Outlook: Twenty years out, the US electric system underpins a much more electrified economy and is central to competitiveness. Overall emissions are far lower, but exposure to power-price and reliability risks is higher because electricity matters more for everything. Social and regional equity questions around who benefits from the transition and who bears its costs dominate policy debates.
50-Year
🌀 Deep Decarbonization and Resilience Era
Developments: By 2076, US power generation is plausibly near net-zero or net-negative, with a mix of renewables, advanced nuclear, long-duration storage and some carbon-removal-enabled plants. Grid architecture is more federated, combining continental-scale backbones with resilient regional and local microgrids able to island during disturbances. Long-lived infrastructure decisions made in the 2020s and 2030s continue to shape urban form, industrial siting and exposure to climate hazards.

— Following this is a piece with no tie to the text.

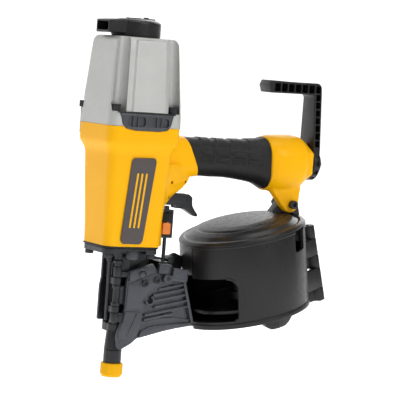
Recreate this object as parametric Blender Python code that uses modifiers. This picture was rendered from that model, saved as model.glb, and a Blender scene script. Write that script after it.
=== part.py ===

Risks: Unanticipated climate tipping points could force extremely rapid reconfiguration of coastal and riverine grids, straining public finances. Technological lock-in to a particular generation or storage paradigm could complicate adaptation to better options, especially if global innovation moves in a different direction. Governance failures, including underinvestment in maintenance and cybersecurity, may pose greater risks than pure technology limits.
Outlook: Fifty years from now, the question is unlikely to be whether the US grid is mostly clean, but how resilient, affordable and fair it is in a hotter, more volatile world. Decisions over the next decade about market design, ownership and social protections will echo strongly. The societies that marry clean, reliable power with durable public trust will be best positioned to thrive.